The irrigated meadows round Milan are another well-known example. Nearly 22,000 acres are irrigated there with water derived from the sewers of the city, and they yield crops of from eight to ten tons of hay as a rule; occasionally some separate meadows will yield the fabulous amount—fabulous to-day, but no longer fabulous to-morrow—of eighteen tons of hay per acre, that is, the food of nearly four cows to the acre, and nine times the yield of good meadows in this country.[82] However, English readers need not go so far as Milan for ascertaining the results of irrigation by sewer water. They have several such examples in this country, in the experiments of Sir John Lawes, and especially at Craigentinny, near Edinburgh, where, to use Ronna’s words, “the growth of rye grass is so activated that it attains its full development in one year instead of in three to four years. Sown in August, it gives a first crop in autumn, and then, beginning with next spring, a crop of four tons to the acre is taken every month; which represents in the fourteen months more than fifty-six tons (of green fodder) to the acre.”[83] At Lodge Farm they grow forty to fifty-two tons of green crops per acre, after the cereals, without new manuring. At Aldershot they obtain excellent potato crops; and at Romford (Breton’s Farm) Colonel Hope obtained, in 1871-1872, quite extravagant crops of various roots and potatoes.[84]

It can thus be said that while at the present time we give two and three acres for keeping one head of horned cattle, and only in a few places one head of cattle is kept on each acre given to green crops, meadows and pasture, man has already in irrigation (which very soon repays when it is properly made) the possibility of keeping twice and even thrice as many head of cattle to the acre over parts of his territory. Moreover, the very heavy crops of roots which are now obtained (seventy-five to 110 tons of beetroot to the acre are not infrequent) give another powerful means for increasing the number of cattle without taking the land from what is now given to the culture of cereals.


Another new departure in agriculture, which is full of promises and probably will upset many a current notion, must be mentioned in this place. I mean the almost horticultural treatment of our corn crops, which is widely practised in the far East, and begins to claim our attention in Western Europe as well.

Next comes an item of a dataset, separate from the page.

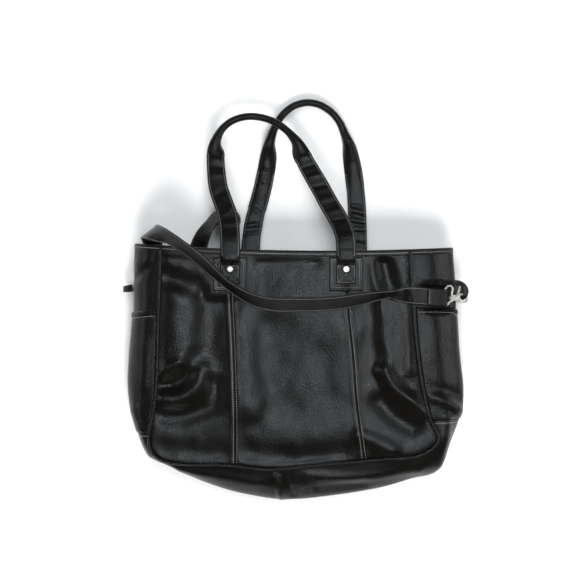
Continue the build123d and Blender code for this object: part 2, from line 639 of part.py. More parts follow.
def hook_pin():
    """Pin that the trigger turns on."""
    with BuildPart() as pin:
        with BuildSketch(Plane.XY.offset(-CLAW_THICK / 2)):
            with Locations(PIVOT):
                Circle(PIN_RADIUS)
        extrude(amount=CLAW_THICK)
    return pin.part


def hook_spring():
    """Closed turns of the trigger's torsion spring, as one ring round the pin."""
    with BuildPart() as spring:
        with BuildSketch(Plane.XY.offset(SPRING_Z[0])):
            with Locations(PIVOT):
                Circle(SPRING_RADII[1])
                Circle(SPRING_RADII[0], mode=Mode.SUBTRACT)
        extrude(amount=SPRING_Z[1] - SPRING_Z[0])
    return spring.part


right_frame = Plane(origin=RIGHT_HOOK_AT, x_dir=RIGHT_HOOK_X, z_dir=RIGHT_HOOK_Z)
left_frame = Plane(origin=LEFT_HOOK_AT, x_dir=LEFT_HOOK_X, z_dir=LEFT_HOOK_Z)
for side, hook_frame in (("right", right_frame), ("left", left_frame)):
    for part_name, shape in (
        ("hook_eye", hook_eye()),
        ("hook_claw", hook_claw()),
        ("hook_trigger", hook_trigger()),
        ("hook_pin", hook_pin()),
        ("hook_spring", hook_spring()),
    ):
        with BuildPart() as placed:
            with Locations(hook_frame.location):
                add(shape)
        finish_piece(f"{side}_{part_name}", placed)

# ---- shoulder strap and side loops --------------------------------------------------------
strap_centres = [Vector(*station[:3]) for station in STRAP_ROUTE]
strap_across = [Vector(*station[3:]) for station in STRAP_ROUTE]
strap_planes = station_planes(strap_centres, strap_across)
count = len(STRAP_ROUTE)
with BuildPart() as shoulder_strap:
    add(band_loft(strap_planes, [STRAP_WIDTH] * count, [STRAP_THICK] * count))
    for hook_frame in (right_frame, left_frame):
        fold_plane = Plane(
            origin=hook_frame.from_local_coords((0, STRAP_LOOP_Y[0], 0)),
            z_dir=hook_frame.y_dir,
        )
        fold_length = STRAP_LOOP_Y[1] - STRAP_LOOP_Y[0]
        with BuildSketch(fold_plane):
            Circle(STRAP_LOOP_RADIUS)
        extrude(amount=fold_length)
        with BuildSketch(fold_plane.offset(-STRAP_LOOP_BORE_RUN)):
            Circle(STRAP_LOOP_BORE)
        extrude(amount=fold_length + 2 * STRAP_LOOP_BORE_RUN, mode=Mode.SUBTRACT)
finish_piece("shoulder_strap", shoulder_strap)

for name, stations in (("right_side_loop", RIGHT_LOOP), ("left_side_loop", LEFT_LOOP)):
    centres = [Vector(*station[:3]) for station in stations]
    across = [Vector(*station[3:6]) for station in stations]
    planes = station_planes(centres, across)
    widths = [station[6] for station in stations]
    cut_piece(name, band_loft(planes, widths, [LOOP_THICK] * len(stations)))
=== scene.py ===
"""Looks of a black leather diaper tote lying on its back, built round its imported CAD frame.

Shapes are worked out in millimetres in the CAD frame, and turned into metres as they are made:
X across the bag, Y from the bottom towards the handles, Z up out of the front panel.
"""
import math
import bpy
import bmesh
import numpy as np
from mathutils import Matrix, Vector


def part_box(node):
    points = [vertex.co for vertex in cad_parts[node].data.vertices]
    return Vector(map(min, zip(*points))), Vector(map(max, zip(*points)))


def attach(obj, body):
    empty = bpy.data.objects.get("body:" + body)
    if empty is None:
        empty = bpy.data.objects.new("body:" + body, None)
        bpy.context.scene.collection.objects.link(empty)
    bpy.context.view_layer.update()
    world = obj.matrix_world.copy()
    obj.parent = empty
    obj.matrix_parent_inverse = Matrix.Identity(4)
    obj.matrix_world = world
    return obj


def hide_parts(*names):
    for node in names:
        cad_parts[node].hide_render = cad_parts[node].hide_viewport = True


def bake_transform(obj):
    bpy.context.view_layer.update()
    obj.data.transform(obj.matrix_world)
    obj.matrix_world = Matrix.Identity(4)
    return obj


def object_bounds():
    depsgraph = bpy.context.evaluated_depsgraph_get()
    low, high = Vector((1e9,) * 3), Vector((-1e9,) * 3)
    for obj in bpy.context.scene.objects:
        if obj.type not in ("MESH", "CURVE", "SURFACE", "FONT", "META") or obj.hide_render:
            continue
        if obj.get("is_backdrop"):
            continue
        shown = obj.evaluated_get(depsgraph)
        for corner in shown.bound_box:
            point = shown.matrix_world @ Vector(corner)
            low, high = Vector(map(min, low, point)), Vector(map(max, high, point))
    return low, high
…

At the First International Exhibition, in 1851, Major Hallett, of Manor House, Brighton, had a series of very interesting exhibits which he described as “pedigree cereals.” By picking out the best plants of his fields, and by submitting their descendants to a careful selection from year to year, he had succeeded in producing new prolific varieties of wheat and barley. Each grain of these cereals, instead of giving only two to four ears, as is the usual average in a corn-field, gave ten to twenty-five ears, and the best ears, instead of carrying from sixty to sixty-eight grains, had an average of nearly twice that number of grains.

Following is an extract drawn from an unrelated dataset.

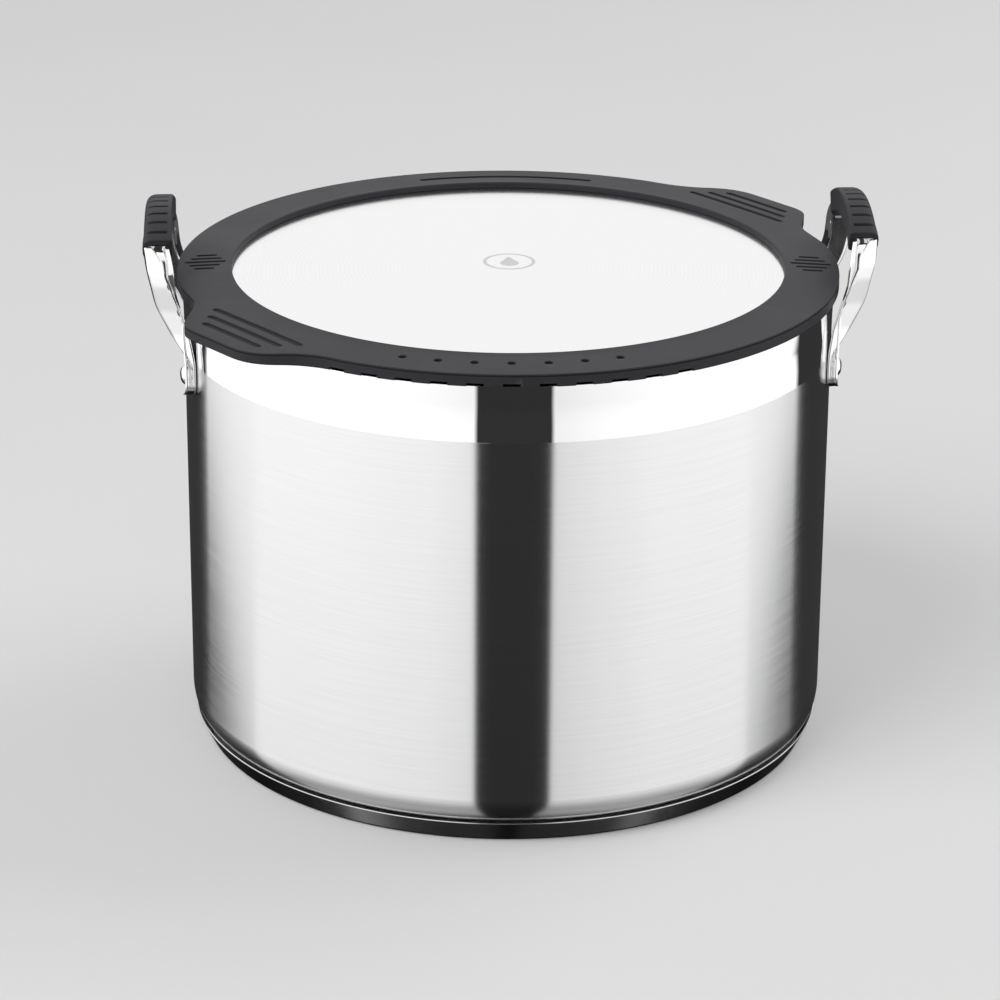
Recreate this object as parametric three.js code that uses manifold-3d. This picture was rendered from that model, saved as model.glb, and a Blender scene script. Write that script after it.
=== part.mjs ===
// Water bath canner: a stainless steel stockpot with an encapsulated base, two riveted loop
// handles with silicone grips, a steel lid in a silicone straining rim, and a wire jar rack inside.
//
// Millimetres, +Z up. The origin is on the pot's axis at the underside of the base. The handles
// stand on the X axis, and the straining holes of the lid face -Y.

import * as THREE from 'three';
import { mergeVertices } from 'three/addons/utils/BufferGeometryUtils.js';
import Module from 'manifold-3d';

const wasm = await Module();
wasm.setup();

// ---------------------------------------------------------------- driving dimensions

const GAP = 0.3; // clearance between pieces that touch
const SMALLEST_DETAIL = 0.02; // slivers below this size are merged away after a cut
const ROUND_STEPS = 60; // facets around the pot and the lid
const HANDLE_STEPS = 80; // finer, with the facet edges clear of the handle's legs

const POT_RADIUS = 165;
const POT_WALL = 1;
const POT_RIM = 240.1;
const FLOOR_UNDERSIDE = 6;
const CORNER_REACH = 15; // how far the rounding between wall and floor reaches
const LIP_FLARE = 1.6;
const LIP_HEIGHT = 5;

const CAP_WALL = 0.9;
const CAP_HEIGHT = 11.5;
const CAP_TOP_RADIUS = 163.9;
const CAP_FOOT_RADIUS = 158;

const DISC_RADIUS = 146;
const DISC_UNDERSIDE = 243.9;
const DISC_THICKNESS = 1.2;

const RIM_INNER_RADIUS = 140.2;
const RIM_OUTER_RADIUS = 168;
const RIM_TOP = 248.3; // at the inner edge, from where the top falls outwards
const RIM_FALL = 0.05; // fall of the top for each millimetre of radius
const RIM_UNDERSIDE = 241.2;
const SEAL_OUTER_RADIUS = 163.2; // the ring that drops into the pot's mouth
const SEAL_INNER_RADIUS = 159.8;
const SEAL_BOTTOM = 230;
const LID_TURN = -2.7; // degrees that the lid is turned on the pot

const TAB_AZIMUTH = 39.5;
const TAB_REACH = 184;
const TAB_HALF_EDGE = 27;
const TAB_GROOVE_WIDTH = 2.7;
const TAB_GROOVE_PITCH = 7.7;
const VENT_CIRCLE_RADIUS = 153.5;
const VENT_RADIUS = 2;
const NOTCH_WIDTH = 8.4;
const NOTCH_PITCH = 5.9; // degrees

const BAR_WIDTH = 8; // of the handle's bar, seen along X
const BAR_OFFSET = 176.2; // from the pot's axis to the middle of the bar inside the grip, along X
const LEG_OFFSET = 40; // from the handle's middle to the middle of each leg
const LEG_TOP = 256.4; // where the legs start to bend over
const BEND_RADIUS = 12;
const BEND_TURN = 62; // degrees turned by each bend, before the flatter crown
const FOOT_BOTTOM = 193.7;
const FOOT_WIDTH = 14;
const RIVET_HEIGHT = 204.3;
const RIVET_ANGLE = 14.45; // degrees from the X axis to each rivet
const RIVET_SHANK = 2.5;

const GRIP_START = 60; // degrees around the bend where the grip ends
const GRIP_ABOVE = 7; // silicone above and below the middle of the bar
const GRIP_BELOW = 5.8;
const GRIP_HALF_DEPTH = 7.5;
const GRIP_GROOVE_PITCH = 8.1;
const GRIP_GROOVES = 9;

const RACK_RADIUS = 138;
const RACK_RING_WIRE = 2.5; // wire radii
const RACK_THIN_WIRE = 2;
const RACK_BASE_HEIGHT = 16.5;
const RACK_TOP_HEIGHT = 98;
const DIVIDER_RADIUS = 50;
const DIVIDER_HEIGHT = 62;
const FLOOR_WIRE_PITCH = 35;
const BAIL_HALF_WIDTH = 50;
const BAIL_LENGTH = 118;
const BAIL_LEAN = 8; // degrees outwards from upright
const EYE_RADIUS = 6.2;

// ---------------------------------------------------------------- materials

const steel = (roughness) => new THREE.MeshStandardMaterial({ color: 0xc9cacc, roughness, metalness: 1 });
const brushedSteel = steel(0.38);
const polishedSteel = steel(0.14);
const wireSteel = steel(0.22);
const aluminium = new THREE.MeshStandardMaterial({ color: 0xb4b6b8, roughness: 0.5, metalness: 1 });
const silicone = new THREE.MeshStandardMaterial({ color: 0x2b2a2d, roughness: 0.7, metalness: 0 });

// ---------------------------------------------------------------- shape helpers

const radians = THREE.MathUtils.degToRad;
const Z_AXIS = new THREE.Vector3(0, 0, 1);

/** A closed outline through [x, y, reach] corners; reach is how far a corner's rounding goes. */
function roundedOutline(corners) {
  const outline = new THREE.Shape();
  corners.forEach(([x, y, reach = 0], i) => {
    const corner = new THREE.Vector2(x, y);
    const [beforeX, beforeY] = corners.at(i - 1);
    const [afterX, afterY] = corners[(i + 1) % corners.length];
    const enter = new THREE.Vector2(beforeX, beforeY).sub(corner).setLength(reach).add(corner);
    const leave = new THREE.Vector2(afterX, afterY).sub(corner).setLength(reach).add(corner);
    if (i === 0) outline.moveTo(enter.x, enter.y);
    else outline.lineTo(enter.x, enter.y);
    if (reach > 0) outline.quadraticCurveTo(x, y, leave.x, leave.y);
  });
  outline.closePath();
  return outline;
}

/** A solid of revolution about Z from a closed [radius, height, reach] profile. */
function revolve(corners, { steps = ROUND_STEPS, roundness = 3 } = {}) {
  const profile = roundedOutline(corners).getPoints(roundness);
  if (THREE.ShapeUtils.isClockWise(profile)) profile.reverse();
  return toSolid(new THREE.LatheGeometry(profile, steps).rotateX(Math.PI / 2));
}

/** An outline in the XY plane, extruded from one height to another. */
function extrude(outline, bottom, top, curveSegments = 4) {
  const options = { depth: top - bottom, bevelEnabled: false, curveSegments };
  return new THREE.ExtrudeGeometry(outline, options).translate(0, 0, bottom);
}

/** An outline in the YZ plane, extruded along X. */
function extrudeAlongX(outline, from, to, curveSegments = 4) {
  const turn = new THREE.Matrix4().makeBasis(
    new THREE.Vector3(0, 1, 0),
    new THREE.Vector3(0, 0, 1),
    new THREE.Vector3(1, 0, 0),
  );
  return extrude(outline, from, to, curveSegments).applyMatrix4(turn);
}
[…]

In order to obtain such prolific varieties Major Hallett naturally could not sow his picked grains broadcast; he planted them, each separately, in rows, at distances of from ten to twelve inches from each other. In this way he found that each grain, having full room for what is called “tillering” (tallage in French[85]), would produce ten, fifteen, twenty-five, and even up to ninety and 100 ears, as the case may be; and as each ear would contain from 60 to 120 grains, crops of 500 to 2,500 grains, or more, could be obtained from each separately planted grain. He even exhibited at the Exeter meeting of the British Association three plants of wheat, barley, and oats, each from a single grain, which had the following number of stems: wheat, ninety-four stems; barley, 110 stems; oats, eighty-seven stems.[86] The barley plant which had 110 stems thus gave something like 5,000 to 6,000 grains from one single grain. A careful drawing of that wonderful stubble was made by Major Hallett’s daughter and circulated with his pamphlets.[87] Again, in 1876, a wheat plant, with “105 heads growing on one root, on which more than 8,000 grains were growing at once,” was exhibited at the Maidstone Farmers’ Club.[88]

Two different processes were thus involved in Hallett’s experiments: a process of selection, in order to create new varieties of cereals, similar to the breeding of new varieties of cattle; and a method of immensely increasing the crop from each grain and from a given area, by planting each seed separately and wide apart, so as to have room for the full development of the young plant, which is usually suffocated by its neighbours in our corn-fields.[89]

The double character of Major Hallett’s method—the breeding of new prolific varieties, and the method of culture by planting the seeds wide apart—seems, however, so far as I am entitled to judge, to have been overlooked until quite lately. The method was mostly judged upon its results; and when a farmer had experimented upon “Hallett’s Wheat,” and found out that it was late in ripening in his own locality, or gave a less perfect grain than some other variety, he usually did not care more about the method.[90] However, Major Hallett’s successes or non-successes in breeding such or such varieties are quite distinct from what is to be said about the method itself of selection, or the method of planting wheat seeds wide apart. Varieties which were bred, and which I saw grown still at Manor Farm, on the windy downs of Brighton may be, or may not be, suitable to this or that locality. Latest physiological researches give such an importance to evaporation in the bringing of cereals to maturity that where evaporation is not so rapid as it is on the Brighton Downs, other varieties must be resorted to and bred on purpose.[91] I should also suggest that quite different wheats than the English ought to be experimented upon for obtaining prolific varieties; namely, the quickly-growing Norwegian wheat, the Jersey “three months’ wheat,” or even Yakutsk barley, which matures with an astonishing rapidity. And now that horticulturists, so experienced in “breeding” and “crossing” as Vilmorin, Carter, Sherif, W. Saunders in Canada and many others are, have taken the matter in hand, we may feel sure that future progress will be made. But breeding is one thing; and the planting wide apart of seeds of an appropriate variety of wheat is quite another thing.

This last method was lately experimented upon by M. Grandeau, Director of the Station Agronomique de l’Est, and by M. Florimond Dessprèz at the experimental station of Capelle; and in both cases the results were most remarkable. At this last station a method which is in use in France for the choice of seeds was applied. Already now some French farmers go over their wheat fields before the crop begins, choose the soundest plants which bear two or three equally strong stems, adorned with long ears, well stocked with grains, and take these ears. Then they crop off with scissors the top and the bottom of each ear and keep its middle part only, which contains the biggest seeds. With a dozen quarts of such selected grains they obtain next year the required quantity of seeds of a superior quality.[92]